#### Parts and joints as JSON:

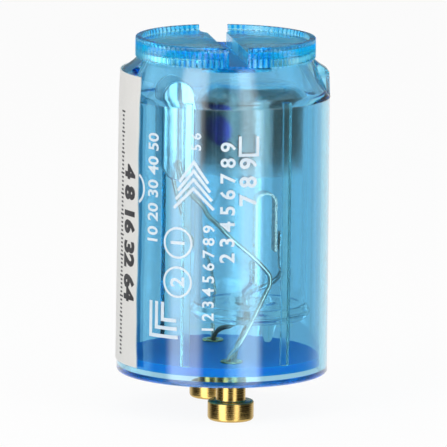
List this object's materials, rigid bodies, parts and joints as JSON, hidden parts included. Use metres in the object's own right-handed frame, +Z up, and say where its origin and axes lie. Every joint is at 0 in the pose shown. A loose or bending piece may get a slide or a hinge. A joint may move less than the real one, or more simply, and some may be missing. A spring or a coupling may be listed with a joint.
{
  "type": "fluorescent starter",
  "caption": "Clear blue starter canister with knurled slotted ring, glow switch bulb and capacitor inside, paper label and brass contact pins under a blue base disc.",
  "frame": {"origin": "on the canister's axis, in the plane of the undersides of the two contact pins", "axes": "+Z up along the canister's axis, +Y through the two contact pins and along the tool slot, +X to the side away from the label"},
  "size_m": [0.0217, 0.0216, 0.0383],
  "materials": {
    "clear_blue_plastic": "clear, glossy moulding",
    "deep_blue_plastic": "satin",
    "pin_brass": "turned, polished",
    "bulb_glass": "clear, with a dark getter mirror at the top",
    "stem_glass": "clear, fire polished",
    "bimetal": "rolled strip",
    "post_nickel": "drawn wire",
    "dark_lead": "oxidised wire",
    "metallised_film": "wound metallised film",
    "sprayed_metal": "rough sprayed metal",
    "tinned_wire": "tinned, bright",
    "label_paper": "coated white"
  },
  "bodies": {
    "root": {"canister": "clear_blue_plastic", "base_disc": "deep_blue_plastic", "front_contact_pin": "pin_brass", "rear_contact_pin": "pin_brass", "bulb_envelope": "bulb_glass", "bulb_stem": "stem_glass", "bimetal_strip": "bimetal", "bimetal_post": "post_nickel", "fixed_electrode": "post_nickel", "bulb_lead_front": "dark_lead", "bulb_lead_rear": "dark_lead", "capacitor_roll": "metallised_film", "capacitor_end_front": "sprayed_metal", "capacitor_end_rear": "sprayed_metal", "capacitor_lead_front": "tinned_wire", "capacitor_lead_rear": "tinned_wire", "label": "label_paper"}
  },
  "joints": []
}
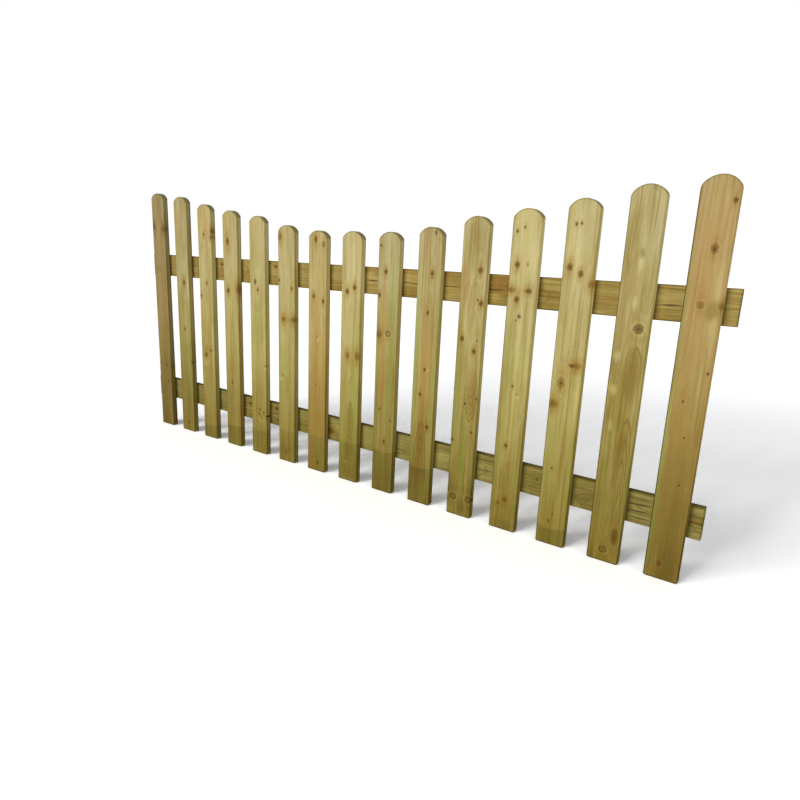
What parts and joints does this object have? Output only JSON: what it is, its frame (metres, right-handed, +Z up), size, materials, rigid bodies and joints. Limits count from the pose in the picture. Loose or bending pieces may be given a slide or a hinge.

#### Aim:
Reproduce the full set of records precisely.

#### Final result:
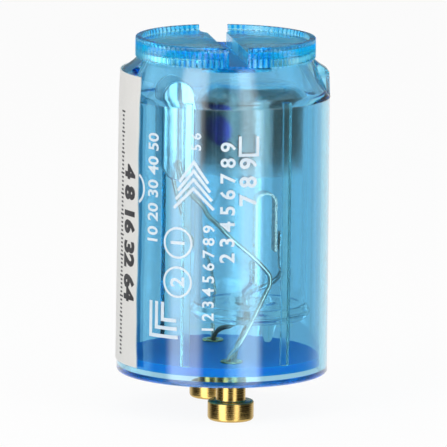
List this object's materials, rigid bodies, parts and joints as JSON, hidden parts included. Use metres in the object's own right-handed frame, +Z up, and say where its origin and axes lie. Every joint is at 0 in the pose shown. A loose or bending piece may get a slide or a hinge. A joint may move less than the real one, or more simply, and some may be missing. A spring or a coupling may be listed with a joint.
{
  "type": "fluorescent starter",
  "caption": "Clear blue starter canister with knurled slotted ring, glow switch bulb and capacitor inside, paper label and brass contact pins under a blue base disc.",
  "frame": {"origin": "on the canister's axis, in the plane of the undersides of the two contact pins", "axes": "+Z up along the canister's axis, +Y through the two contact pins and along the tool slot, +X to the side away from the label"},
  "size_m": [0.0217, 0.0216, 0.0383],
  "materials": {
    "clear_blue_plastic": "clear, glossy moulding",
    "deep_blue_plastic": "satin",
    "pin_brass": "turned, polished",
    "bulb_glass": "clear, with a dark getter mirror at the top",
    "stem_glass": "clear, fire polished",
    "bimetal": "rolled strip",
    "post_nickel": "drawn wire",
    "dark_lead": "oxidised wire",
    "metallised_film": "wound metallised film",
    "sprayed_metal": "rough sprayed metal",
    "tinned_wire": "tinned, bright",
    "label_paper": "coated white"
  },
  "bodies": {
    "root": {"canister": "clear_blue_plastic", "base_disc": "deep_blue_plastic", "front_contact_pin": "pin_brass", "rear_contact_pin": "pin_brass", "bulb_envelope": "bulb_glass", "bulb_stem": "stem_glass", "bimetal_strip": "bimetal", "bimetal_post": "post_nickel", "fixed_electrode": "post_nickel", "bulb_lead_front": "dark_lead", "bulb_lead_rear": "dark_lead", "capacitor_roll": "metallised_film", "capacitor_end_front": "sprayed_metal", "capacitor_end_rear": "sprayed_metal", "capacitor_lead_front": "tinned_wire", "capacitor_lead_rear": "tinned_wire", "label": "label_paper"}
  },
  "joints": []
}
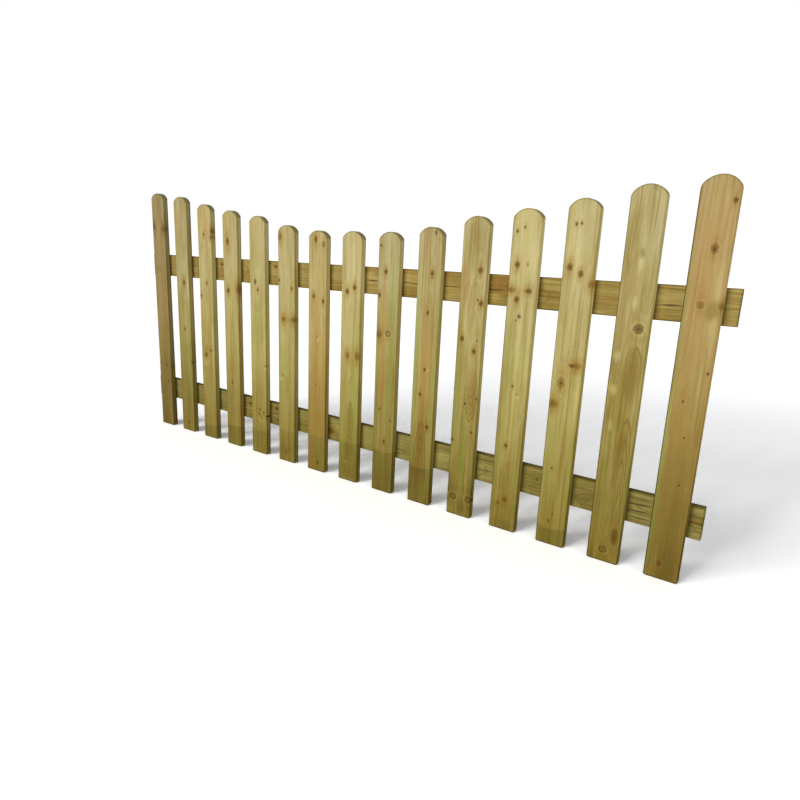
What parts and joints does this object have? Output only JSON: what it is, its frame (metres, right-handed, +Z up), size, materials, rigid bodies and joints. Limits count from the pose in the picture. Loose or bending pieces may be given a slide or a hinge.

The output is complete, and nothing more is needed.